Given the extreme paucity of practice and implementation, a more defensible conclusion might have been to regard Article 49 as an optional provision.

In a similarly humanitarian vein of interpretation, the Article 9 comment on activities of humanitarian organizations adopts an assertive position with respect to Parties’ duty to consent to offers of humanitarian aid. Where its 1952 predecessor observed:

All these humanitarian activities are subject to one final condition – the consent of the Parties to the conflict concerned. This condition is obviously a harsh one. But one might almost say that it follows automatically. A belligerent Power can obviously not be obliged to tolerate in its territory activities of any kind by any foreign organization. That would be out of the question. The Powers do not have to give a reason for their refusals. The decision is entirely theirs. But being bound to apply the Convention, they alone must bear the responsibility if they refuse help in carrying out their engagements. p. 110.

The Updated Commentary asserts:

In particular, humanitarian law, as informed by subsequent State practice, has evolved to the point where one can conclude that consent may not be refused on arbitrary grounds.  … Thus, where a Party to an international armed conflict is unwilling or unable to address those persons’ humanitarian needs, it must accept an offer of services from an impartial humanitarian organization. [Para. 1174.]

And rather than understand the Article 9 provisions concerning accommodation of humanitarian aid to call for a balance between military necessity and humanity, the Updated Commentary insists:

Military necessity is no valid ground under humanitarian law to turn down a valid offer of services or to deny in their entirety the humanitarian activities proposed by an impartial humanitarian organization. [Para. 1178.]

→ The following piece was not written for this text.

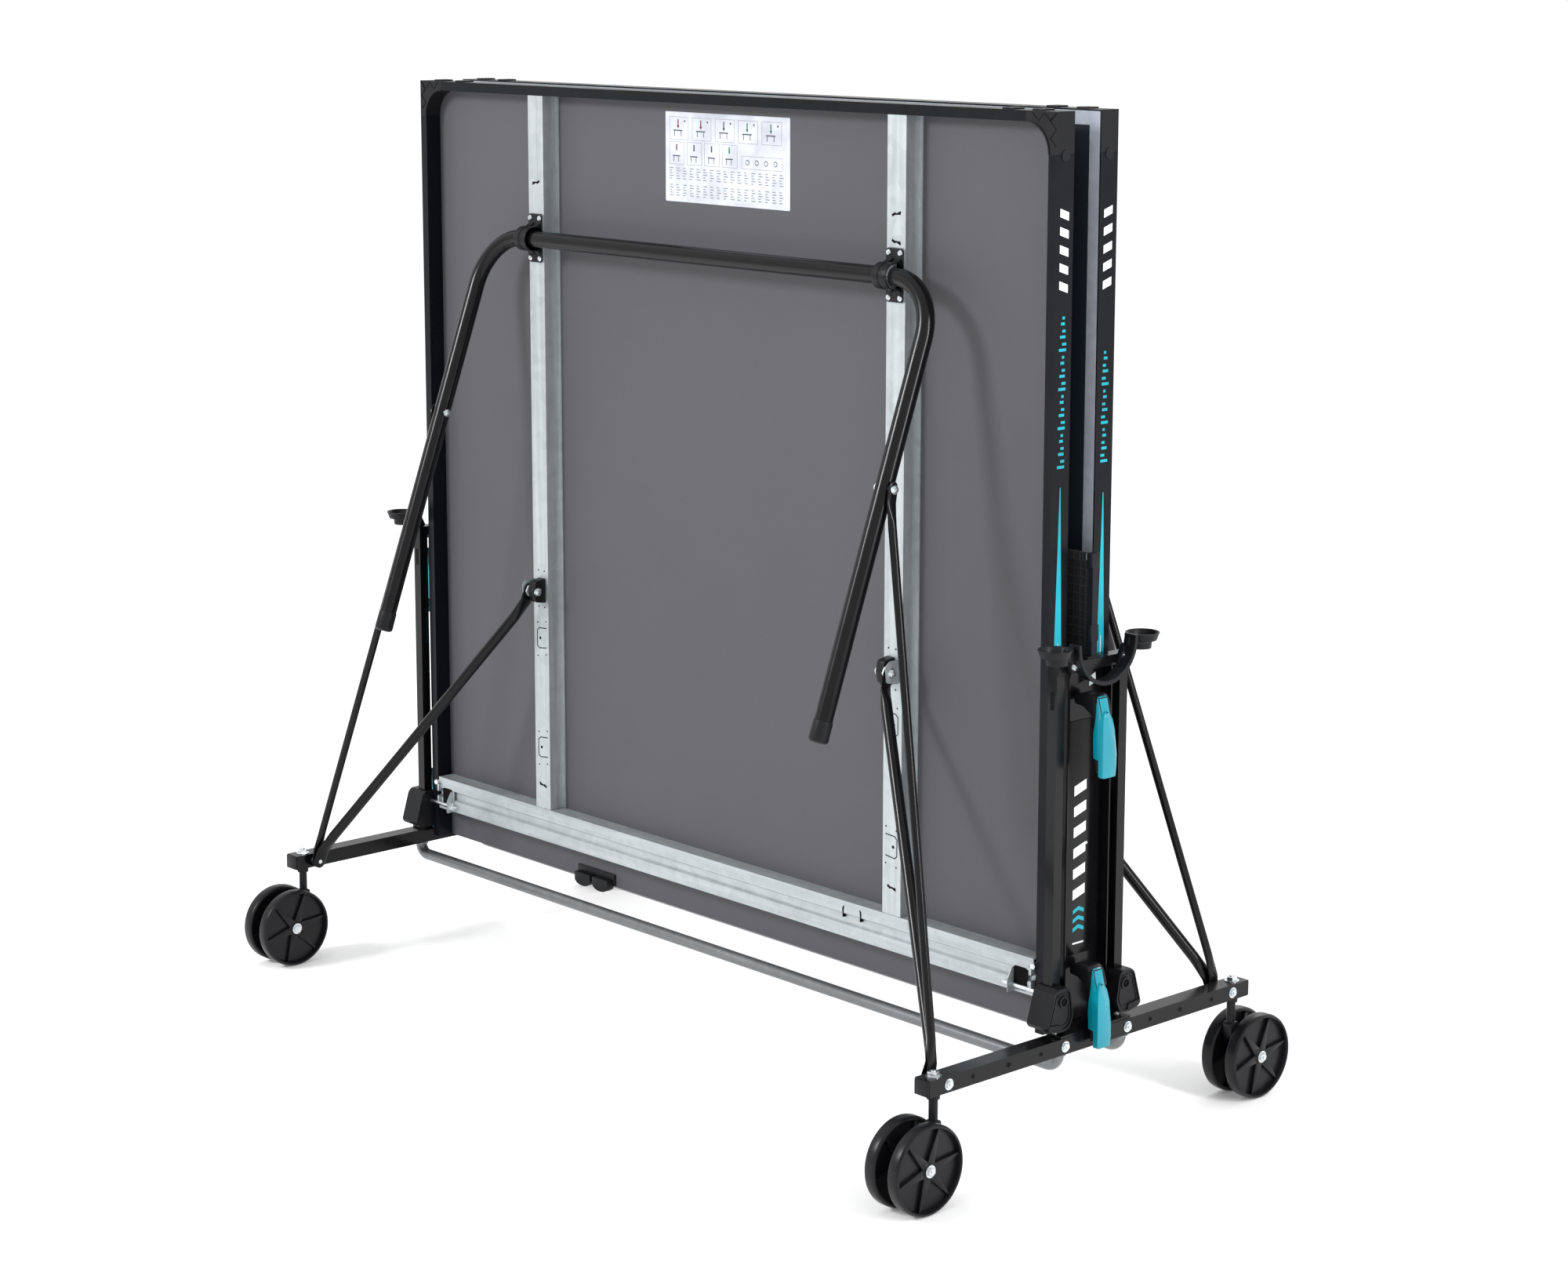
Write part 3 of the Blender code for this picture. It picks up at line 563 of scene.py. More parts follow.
def make_label():
    """Printed film with boxes, arrows and bars only."""
    back = -BOARD[1].y
    film = Build()
    x0, x1, z0, z1 = -0.132, 0.168, 1.378, 1.523
    film.prism(rounded(rect(x0, x1, z0, z1), 0.002, 3), "y", back - 0.00035, back + 0.0002, PAPER, 0)
    film.place("label_film", "front_half", "board")
    ink = Build()
    top = back - 0.0005
    low = back - 0.0003

    def bar(x, z, w, h, mat):
        ink.box((x0 + x, top, z1 - z), (x0 + x + w, low, z1 - z - h), mat, 0)

    def frame_box(x, z, w, h):
        for args in ((x, z, w, 0.0006), (x, z + h, w, 0.0006), (x, z, 0.0006, h), (x + w, z, 0.0006, h)):
            bar(*args, LIGHT_INK)

    for col in range(5):
        x = 0.010 + col * 0.056
        frame_box(x, 0.008, 0.046, 0.036)
        bar(x + 0.010, 0.029, 0.022, 0.0018, DARK_INK)
        bar(x + 0.012, 0.031, 0.0012, 0.008, DARK_INK)
        bar(x + 0.028, 0.031, 0.0012, 0.008, DARK_INK)
        bar(x + 0.036, 0.013, 0.003, 0.003, DARK_INK)
        tone = (RED_INK, RED_INK, DARK_INK, GREEN_INK, GREEN_INK)[col]
        bar(x + 0.020, 0.012, 0.0026, 0.010, tone)
        ink.prism([(x0 + x + 0.0180, z1 - 0.022), (x0 + x + 0.0246, z1 - 0.022),
                   (x0 + x + 0.0213, z1 - 0.027)], "y", top, low, tone, 0)
    for col in range(4):
        x = 0.010 + col * 0.043
        frame_box(x, 0.048, 0.036, 0.036)
        bar(x + 0.008, 0.070, 0.018, 0.0018, DARK_INK)
        bar(x + 0.010, 0.072, 0.0012, 0.008, DARK_INK)
        bar(x + 0.022, 0.072, 0.0012, 0.008, DARK_INK)
        bar(x + 0.016, 0.052, 0.0030, 0.010, (RED_INK, DARK_INK, DARK_INK, GREEN_INK)[col])
    frame_box(0.186, 0.064, 0.096, 0.020)
    for k in range(4):
        ink.disc((x0 + 0.200 + k * 0.022, top, z1 - 0.074), "y", 0.0045, 0.0, 0.0002, DARK_INK, 20)
        ink.disc((x0 + 0.200 + k * 0.022, top - 0.0001, z1 - 0.074), "y", 0.0032, 0.0, 0.0002, PAPER, 20)
    for row in range(2):
        for col in range(17):
            for k in range(5):
                width = 0.0095 - 0.0022 * ((col + k * 2 + row) % 3)
                bar(0.010 + col * 0.0166, 0.090 + row * 0.027 + k * 0.0042, width, 0.0016, LIGHT_INK)
    ink.place("label_marks", "front_half", "board")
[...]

Perhaps the passage is not artfully worded, but military operational requirements seem an entirely legitimate consideration in a State’s determination whether and how to permit activities of a humanitarian organization. Perhaps it would have been more correct to observe that denial of aid to victims of war is not itself a military necessity in any case? Fortunately, the succeeding paragraph concedes the legitimacy of imposing control measures on humanitarian aid (para. 1179).

And a comment on the obligation to protect the wounded and sick observes:

From 1864 through 1906 and 1929 to 1949, the regime governing the wounded and sick has been consecutively revised with the declared purpose of maximizing the protection of this category of persons. Against this background, the obligation to protect the wounded and sick should be interpreted broadly to include all the forms of harm or danger described above. [Para. 1362.]

This is an eye-catching instruction on humanitarian interpretation. If the goal had truly been to maximize protection, that objective seems never to have been attained at any of those diplomatic conferences. It is perhaps not as clear as the Updated Commentary urges that the interpreter’s mandate is to achieve what the States’ representatives at these diplomatic conferences, and indeed what the ICRC itself through its participation, could not. One is left to wonder whether the cause of international law and thus humanity is better served in the long run by textual and structural fidelity rather than by well-meaning invention or innovation.